ToH also knows exactly which kind of throttle and stick I use, but how it uses them is baffling. The trigger is my “push-to-talk” button? [Actually, that’s consistent with real helicopters – Nerdy Aviation Ed.] Button 4, an out-of-the-way thumb button, fires weapons? The primary hat switch controls where I am looking, a pointless redundancy next to mouselook. The ergonomics are terrible here. I also had to disable my controller profile and go with a different Saitek stick because, for some reason, the controls were unstable when I used the profile for my X52. This was a known issue on the forums, and the problem is so bad people could not even take-off without using aids. Yes, you can remap commands (although ToH’s interface makes that a frustrating and error-prone process), but it would be nice if the defaults were in the neighborhood of sensible.
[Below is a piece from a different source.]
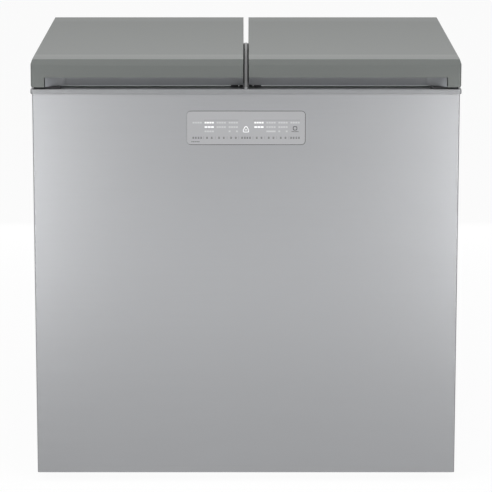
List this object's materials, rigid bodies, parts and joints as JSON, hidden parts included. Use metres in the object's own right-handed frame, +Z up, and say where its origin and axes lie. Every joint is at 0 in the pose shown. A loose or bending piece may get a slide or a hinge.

Mission sometimes reach baffling fail-states, and the save system is a hopeless ruin. It doesn’t always erase your saves after a mission failure or a tap of the “escape” button, but that happens way too often for a game with so many long missions.
As someone returning to simulated flight from a long hiatus, I appreciate all that Take on Helicopters does right. It rather painlessly taught me to fly, something that a lot of other games have failed miserably at doing. But it lacks the veneer of polish and user-friendliness that is so key to the entry-level experience. It satisfies, but it does not inspire. Inspiration is important if you ever want players to take on richer, more demanding sim challenges.